# Supplied records
-- -- --
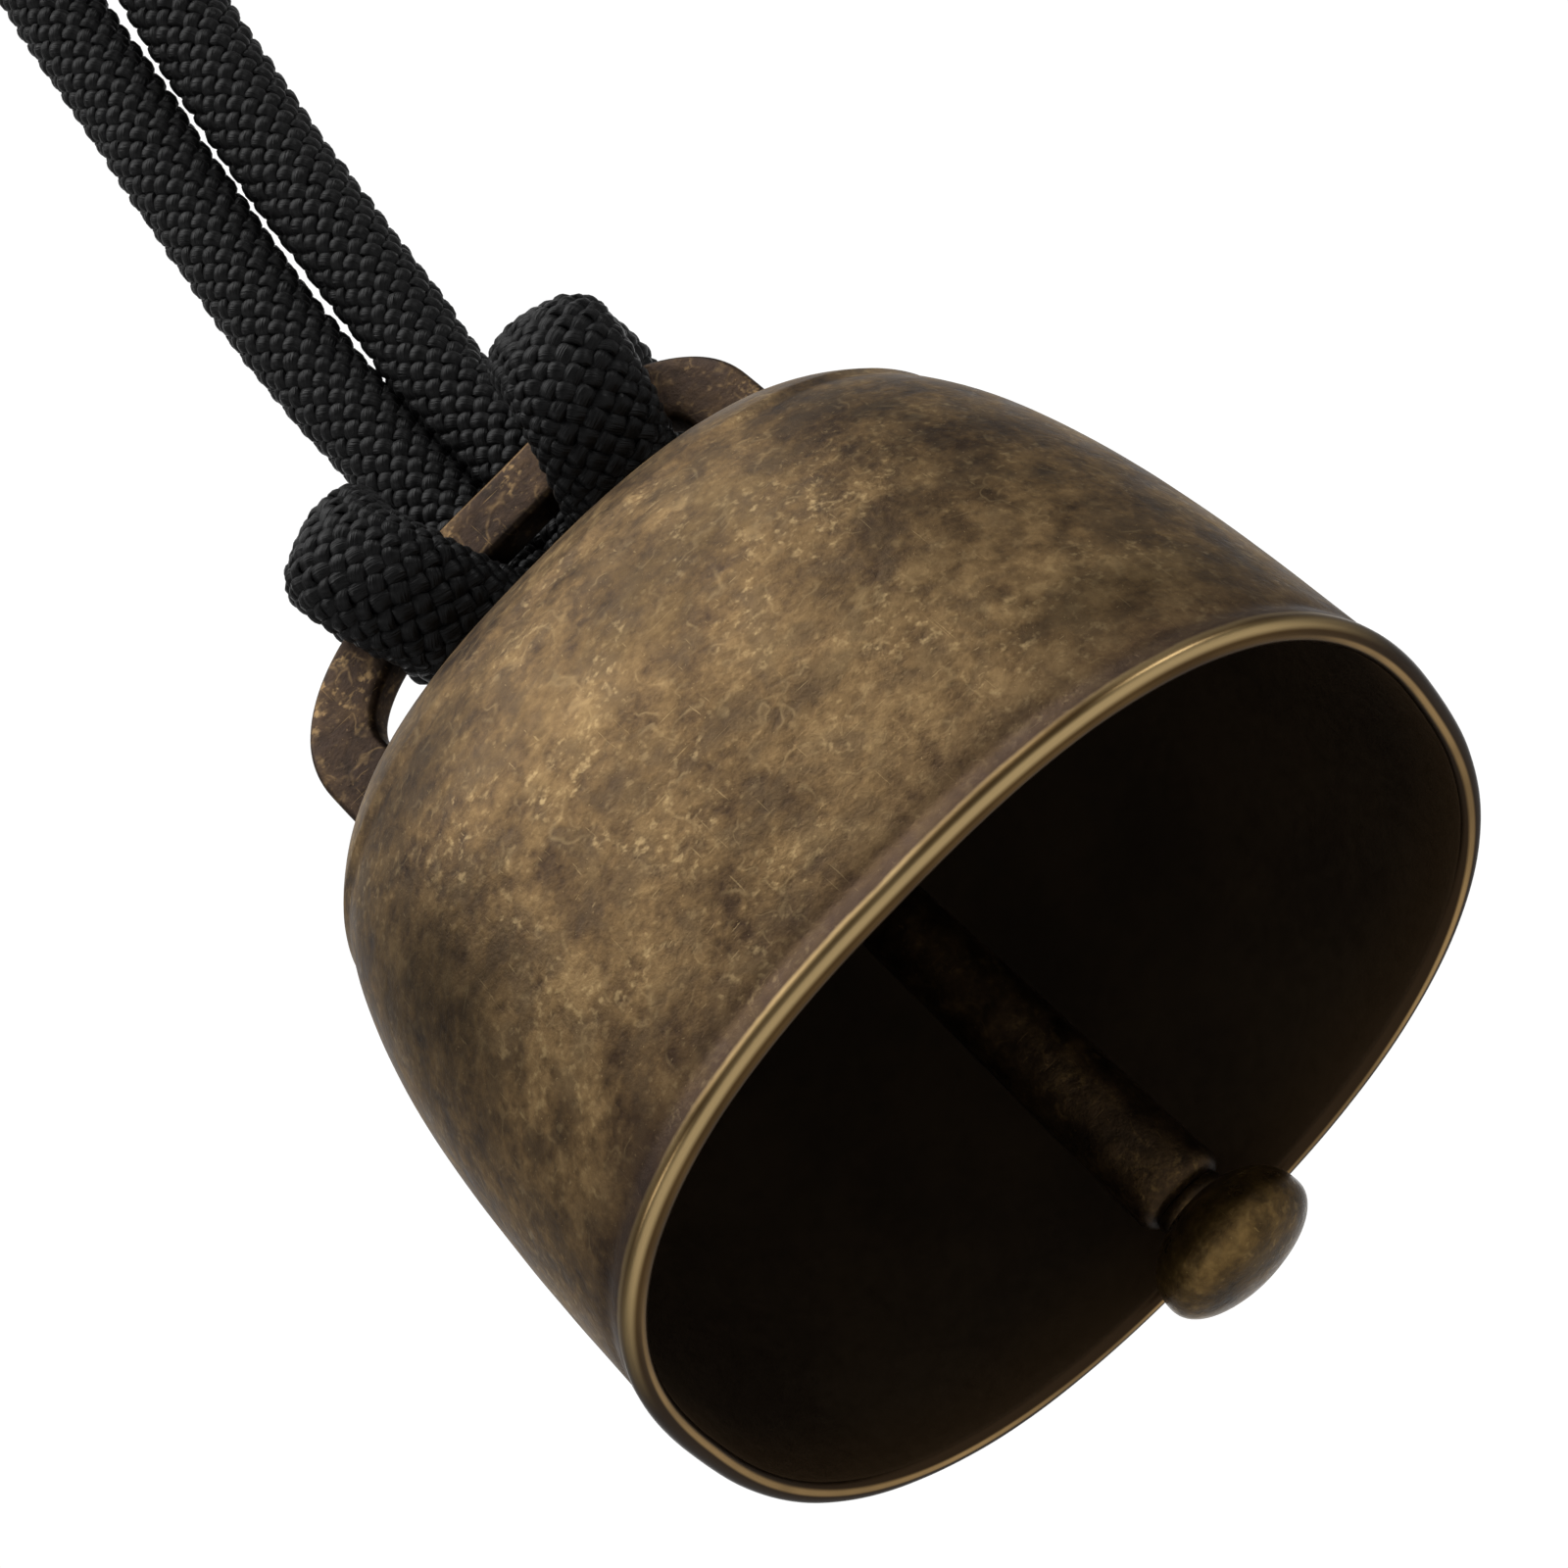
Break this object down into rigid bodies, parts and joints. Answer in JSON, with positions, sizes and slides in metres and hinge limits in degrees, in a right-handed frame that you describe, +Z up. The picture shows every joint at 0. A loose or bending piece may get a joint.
-- -- --
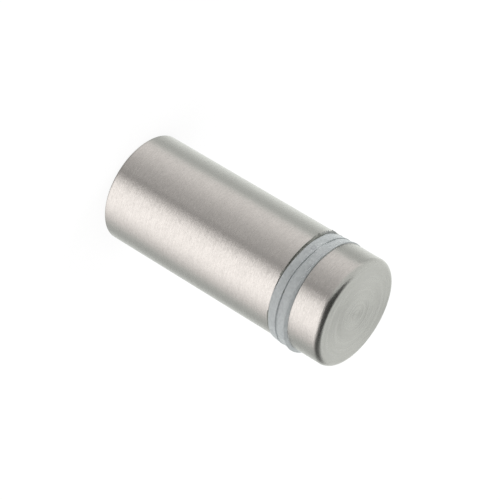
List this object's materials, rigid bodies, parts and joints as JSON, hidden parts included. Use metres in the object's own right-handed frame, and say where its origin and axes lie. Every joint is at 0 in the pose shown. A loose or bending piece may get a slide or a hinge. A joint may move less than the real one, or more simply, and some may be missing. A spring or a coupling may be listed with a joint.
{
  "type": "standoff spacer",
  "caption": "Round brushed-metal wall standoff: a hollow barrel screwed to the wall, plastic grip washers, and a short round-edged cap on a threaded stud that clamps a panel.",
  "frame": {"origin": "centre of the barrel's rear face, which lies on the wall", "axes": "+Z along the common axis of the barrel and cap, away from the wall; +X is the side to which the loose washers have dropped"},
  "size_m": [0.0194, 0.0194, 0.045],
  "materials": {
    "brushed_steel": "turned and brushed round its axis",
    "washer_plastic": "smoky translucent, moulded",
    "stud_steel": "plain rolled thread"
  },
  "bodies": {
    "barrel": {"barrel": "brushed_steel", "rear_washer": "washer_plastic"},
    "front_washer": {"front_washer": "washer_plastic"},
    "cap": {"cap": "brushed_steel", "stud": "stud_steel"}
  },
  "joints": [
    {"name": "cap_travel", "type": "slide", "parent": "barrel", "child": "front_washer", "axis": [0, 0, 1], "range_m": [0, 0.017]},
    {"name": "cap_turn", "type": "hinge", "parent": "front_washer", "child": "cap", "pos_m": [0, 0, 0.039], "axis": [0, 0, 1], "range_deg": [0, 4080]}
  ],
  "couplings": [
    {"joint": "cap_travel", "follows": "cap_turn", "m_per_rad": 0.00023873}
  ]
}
-- -- --
Track down every line with the word "materials" and copy it.

# Response
List this object's materials, rigid bodies, parts and joints as JSON, hidden parts included. Use metres in the object's own right-handed frame, and say where its origin and axes lie. Every joint is at 0 in the pose shown. A loose or bending piece may get a slide or a hinge. A joint may move less than the real one, or more simply, and some may be missing. A spring or a coupling may be listed with a joint.
  "materials": {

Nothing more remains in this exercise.